Abstract:Conversations emerge as the primary media for exchanging ideas and conceptions. From the listener's perspective, identifying various affective qualities, such as sarcasm, humour, and emotions, is paramount for comprehending the true connotation of the emitted utterance. However, one of the major hurdles faced in learning these affect dimensions is the presence of figurative language, viz. irony, metaphor, or sarcasm. We hypothesize that any detection system constituting the exhaustive and explicit presentation of the emitted utterance would improve the overall comprehension of the dialogue.
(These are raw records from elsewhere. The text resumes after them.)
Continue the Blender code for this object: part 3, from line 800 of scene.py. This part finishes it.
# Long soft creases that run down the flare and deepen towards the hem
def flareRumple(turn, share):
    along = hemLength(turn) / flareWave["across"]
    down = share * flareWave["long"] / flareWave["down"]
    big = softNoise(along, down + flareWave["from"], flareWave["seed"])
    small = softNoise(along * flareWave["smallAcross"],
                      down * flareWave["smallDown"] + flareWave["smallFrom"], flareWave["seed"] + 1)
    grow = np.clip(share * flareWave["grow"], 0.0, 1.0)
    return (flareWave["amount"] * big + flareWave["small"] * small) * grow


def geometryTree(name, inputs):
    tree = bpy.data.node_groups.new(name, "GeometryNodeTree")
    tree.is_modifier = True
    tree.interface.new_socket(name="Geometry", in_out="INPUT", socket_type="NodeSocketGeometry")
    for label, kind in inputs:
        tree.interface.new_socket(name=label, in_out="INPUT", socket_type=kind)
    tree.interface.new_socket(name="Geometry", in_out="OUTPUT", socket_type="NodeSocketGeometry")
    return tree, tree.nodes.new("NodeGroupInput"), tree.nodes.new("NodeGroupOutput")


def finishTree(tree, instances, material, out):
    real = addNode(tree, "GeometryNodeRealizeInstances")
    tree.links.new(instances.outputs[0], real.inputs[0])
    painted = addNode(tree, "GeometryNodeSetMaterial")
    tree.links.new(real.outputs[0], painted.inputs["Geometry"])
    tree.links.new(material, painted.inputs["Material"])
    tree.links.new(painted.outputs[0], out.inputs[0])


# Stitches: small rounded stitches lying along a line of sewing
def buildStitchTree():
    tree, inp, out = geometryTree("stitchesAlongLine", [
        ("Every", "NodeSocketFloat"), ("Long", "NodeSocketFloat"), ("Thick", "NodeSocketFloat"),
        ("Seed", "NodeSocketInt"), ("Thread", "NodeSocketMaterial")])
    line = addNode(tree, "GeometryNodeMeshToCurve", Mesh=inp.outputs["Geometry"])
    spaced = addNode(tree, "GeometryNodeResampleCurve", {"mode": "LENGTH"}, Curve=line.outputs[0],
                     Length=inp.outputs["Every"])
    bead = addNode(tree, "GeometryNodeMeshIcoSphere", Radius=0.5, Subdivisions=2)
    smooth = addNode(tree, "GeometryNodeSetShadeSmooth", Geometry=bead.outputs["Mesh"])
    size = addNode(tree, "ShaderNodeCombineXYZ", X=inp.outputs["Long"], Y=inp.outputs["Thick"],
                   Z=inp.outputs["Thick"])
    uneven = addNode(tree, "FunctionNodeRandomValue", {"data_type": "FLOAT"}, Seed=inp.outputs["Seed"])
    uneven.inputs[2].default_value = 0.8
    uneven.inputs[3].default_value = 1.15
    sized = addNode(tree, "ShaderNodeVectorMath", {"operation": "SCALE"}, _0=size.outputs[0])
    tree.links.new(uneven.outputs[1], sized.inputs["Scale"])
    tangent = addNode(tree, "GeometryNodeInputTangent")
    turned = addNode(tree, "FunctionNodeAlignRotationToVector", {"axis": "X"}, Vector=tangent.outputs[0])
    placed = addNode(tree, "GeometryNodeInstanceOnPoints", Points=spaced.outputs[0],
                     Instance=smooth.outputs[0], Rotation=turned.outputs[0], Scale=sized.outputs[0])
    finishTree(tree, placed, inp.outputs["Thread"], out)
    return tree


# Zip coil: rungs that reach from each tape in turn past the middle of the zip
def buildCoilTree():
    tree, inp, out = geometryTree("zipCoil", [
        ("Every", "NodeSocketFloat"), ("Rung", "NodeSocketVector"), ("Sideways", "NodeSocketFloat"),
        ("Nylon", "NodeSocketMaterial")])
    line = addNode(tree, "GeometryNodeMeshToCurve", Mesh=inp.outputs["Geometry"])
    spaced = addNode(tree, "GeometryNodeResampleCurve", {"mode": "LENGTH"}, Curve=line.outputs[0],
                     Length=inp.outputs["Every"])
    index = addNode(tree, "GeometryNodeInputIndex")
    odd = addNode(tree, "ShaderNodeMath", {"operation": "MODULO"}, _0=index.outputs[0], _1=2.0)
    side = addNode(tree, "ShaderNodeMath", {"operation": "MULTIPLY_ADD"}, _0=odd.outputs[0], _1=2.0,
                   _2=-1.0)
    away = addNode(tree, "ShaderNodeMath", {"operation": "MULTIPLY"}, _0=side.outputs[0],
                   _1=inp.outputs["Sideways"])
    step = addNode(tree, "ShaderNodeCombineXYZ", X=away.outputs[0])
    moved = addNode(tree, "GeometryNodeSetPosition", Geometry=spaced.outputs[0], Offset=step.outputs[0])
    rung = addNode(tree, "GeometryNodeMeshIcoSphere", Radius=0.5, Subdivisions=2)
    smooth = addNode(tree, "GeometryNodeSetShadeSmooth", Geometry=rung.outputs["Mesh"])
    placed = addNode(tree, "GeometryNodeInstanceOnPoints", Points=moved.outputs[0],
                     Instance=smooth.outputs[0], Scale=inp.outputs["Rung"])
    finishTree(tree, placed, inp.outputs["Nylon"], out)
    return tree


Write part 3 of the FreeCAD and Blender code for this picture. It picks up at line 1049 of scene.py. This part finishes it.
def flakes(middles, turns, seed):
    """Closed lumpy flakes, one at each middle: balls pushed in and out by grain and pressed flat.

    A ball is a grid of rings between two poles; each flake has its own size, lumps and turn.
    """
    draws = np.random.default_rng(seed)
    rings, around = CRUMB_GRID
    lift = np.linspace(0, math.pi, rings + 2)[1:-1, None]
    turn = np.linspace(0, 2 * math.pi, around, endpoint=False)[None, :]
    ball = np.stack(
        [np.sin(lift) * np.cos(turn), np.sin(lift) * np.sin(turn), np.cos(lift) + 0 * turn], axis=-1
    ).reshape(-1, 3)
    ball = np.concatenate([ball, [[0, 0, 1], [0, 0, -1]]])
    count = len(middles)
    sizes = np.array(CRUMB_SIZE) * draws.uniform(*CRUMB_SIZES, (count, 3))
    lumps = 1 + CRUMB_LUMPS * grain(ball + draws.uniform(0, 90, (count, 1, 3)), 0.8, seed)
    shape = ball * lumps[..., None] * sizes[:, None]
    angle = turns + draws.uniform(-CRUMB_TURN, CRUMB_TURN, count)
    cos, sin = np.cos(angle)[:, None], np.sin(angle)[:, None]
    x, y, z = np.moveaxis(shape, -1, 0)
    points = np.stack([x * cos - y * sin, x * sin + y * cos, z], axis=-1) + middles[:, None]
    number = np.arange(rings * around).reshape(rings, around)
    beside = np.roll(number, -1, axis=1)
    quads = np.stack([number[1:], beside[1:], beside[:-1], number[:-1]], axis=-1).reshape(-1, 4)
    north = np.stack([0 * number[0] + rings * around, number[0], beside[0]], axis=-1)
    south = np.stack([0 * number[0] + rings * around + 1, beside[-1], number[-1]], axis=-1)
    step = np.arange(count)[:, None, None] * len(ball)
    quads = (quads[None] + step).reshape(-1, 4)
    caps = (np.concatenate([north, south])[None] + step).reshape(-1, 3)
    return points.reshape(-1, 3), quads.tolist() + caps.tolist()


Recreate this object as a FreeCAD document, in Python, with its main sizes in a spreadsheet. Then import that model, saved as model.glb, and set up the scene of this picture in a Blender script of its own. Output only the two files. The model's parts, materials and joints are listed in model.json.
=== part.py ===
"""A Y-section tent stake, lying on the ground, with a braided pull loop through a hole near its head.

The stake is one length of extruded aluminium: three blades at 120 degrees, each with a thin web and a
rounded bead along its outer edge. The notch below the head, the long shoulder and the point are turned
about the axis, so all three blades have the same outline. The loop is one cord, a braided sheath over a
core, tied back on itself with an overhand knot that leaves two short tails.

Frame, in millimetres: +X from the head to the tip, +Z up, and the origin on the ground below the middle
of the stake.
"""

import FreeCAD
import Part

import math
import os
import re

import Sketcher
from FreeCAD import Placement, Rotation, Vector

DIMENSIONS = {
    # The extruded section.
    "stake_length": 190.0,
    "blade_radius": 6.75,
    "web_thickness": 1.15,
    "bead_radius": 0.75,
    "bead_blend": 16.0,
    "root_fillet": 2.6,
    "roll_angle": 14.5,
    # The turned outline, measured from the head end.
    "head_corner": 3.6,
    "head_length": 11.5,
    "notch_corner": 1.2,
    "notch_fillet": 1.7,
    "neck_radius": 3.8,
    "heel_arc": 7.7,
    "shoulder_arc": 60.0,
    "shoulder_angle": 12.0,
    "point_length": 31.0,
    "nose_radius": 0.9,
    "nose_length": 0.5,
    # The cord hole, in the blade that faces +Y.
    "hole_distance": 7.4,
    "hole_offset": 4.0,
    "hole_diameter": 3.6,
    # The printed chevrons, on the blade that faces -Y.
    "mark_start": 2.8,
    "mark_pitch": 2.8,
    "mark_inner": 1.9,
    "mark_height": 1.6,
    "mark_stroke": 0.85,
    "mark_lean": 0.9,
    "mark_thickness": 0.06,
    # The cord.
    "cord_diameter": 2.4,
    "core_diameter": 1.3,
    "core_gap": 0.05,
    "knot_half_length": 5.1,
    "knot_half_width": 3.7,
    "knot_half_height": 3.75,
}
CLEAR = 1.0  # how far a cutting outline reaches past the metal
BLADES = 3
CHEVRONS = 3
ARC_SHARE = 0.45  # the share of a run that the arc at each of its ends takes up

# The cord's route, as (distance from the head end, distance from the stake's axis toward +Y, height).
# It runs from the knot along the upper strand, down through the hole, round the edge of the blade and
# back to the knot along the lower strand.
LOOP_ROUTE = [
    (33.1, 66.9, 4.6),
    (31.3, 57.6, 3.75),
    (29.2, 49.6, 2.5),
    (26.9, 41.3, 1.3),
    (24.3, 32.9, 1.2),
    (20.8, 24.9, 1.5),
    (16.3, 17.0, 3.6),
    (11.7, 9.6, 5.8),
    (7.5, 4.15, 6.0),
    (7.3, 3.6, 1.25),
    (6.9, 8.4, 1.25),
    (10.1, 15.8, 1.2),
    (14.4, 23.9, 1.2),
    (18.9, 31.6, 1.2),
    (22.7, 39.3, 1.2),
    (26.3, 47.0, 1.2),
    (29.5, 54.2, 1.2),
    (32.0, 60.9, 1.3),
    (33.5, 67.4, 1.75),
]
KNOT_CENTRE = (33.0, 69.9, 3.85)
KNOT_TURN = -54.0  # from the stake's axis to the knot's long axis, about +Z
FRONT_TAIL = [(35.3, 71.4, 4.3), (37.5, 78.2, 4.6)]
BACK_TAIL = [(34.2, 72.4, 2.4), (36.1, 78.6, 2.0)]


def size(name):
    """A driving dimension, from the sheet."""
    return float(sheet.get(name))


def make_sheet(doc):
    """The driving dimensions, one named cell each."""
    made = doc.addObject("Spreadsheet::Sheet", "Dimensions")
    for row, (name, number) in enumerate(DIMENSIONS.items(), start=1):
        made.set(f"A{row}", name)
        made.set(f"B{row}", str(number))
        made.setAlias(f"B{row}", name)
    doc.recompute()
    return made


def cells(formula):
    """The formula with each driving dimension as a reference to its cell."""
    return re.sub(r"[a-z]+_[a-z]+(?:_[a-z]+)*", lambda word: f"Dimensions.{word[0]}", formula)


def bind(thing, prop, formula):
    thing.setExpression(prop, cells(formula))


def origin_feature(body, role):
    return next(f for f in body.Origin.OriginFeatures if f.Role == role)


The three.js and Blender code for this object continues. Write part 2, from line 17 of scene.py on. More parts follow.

To this end, we explore the task of Sarcasm Explanation in Dialogues, which aims to unfold the hidden irony behind sarcastic utterances. We propose MOSES, a deep neural network, which takes a multimodal (sarcastic) dialogue instance as an input and generates a natural language sentence as its explanation. Subsequently, we leverage the generated explanation for various natural language understanding tasks in a conversational dialogue setup, such as sarcasm detection, humour identification, and emotion recognition. Our evaluation shows that MOSES outperforms the state-of-the-art system for SED by an average of ~2% on different evaluation metrics, such as ROUGE, BLEU, and METEOR. Further, we observe that leveraging the generated explanation advances three downstream tasks for affect classification - an average improvement of ~14% F1-score in the sarcasm detection task and ~2% in the humour identification and emotion recognition task. We also perform extensive analyses to assess the quality of the results.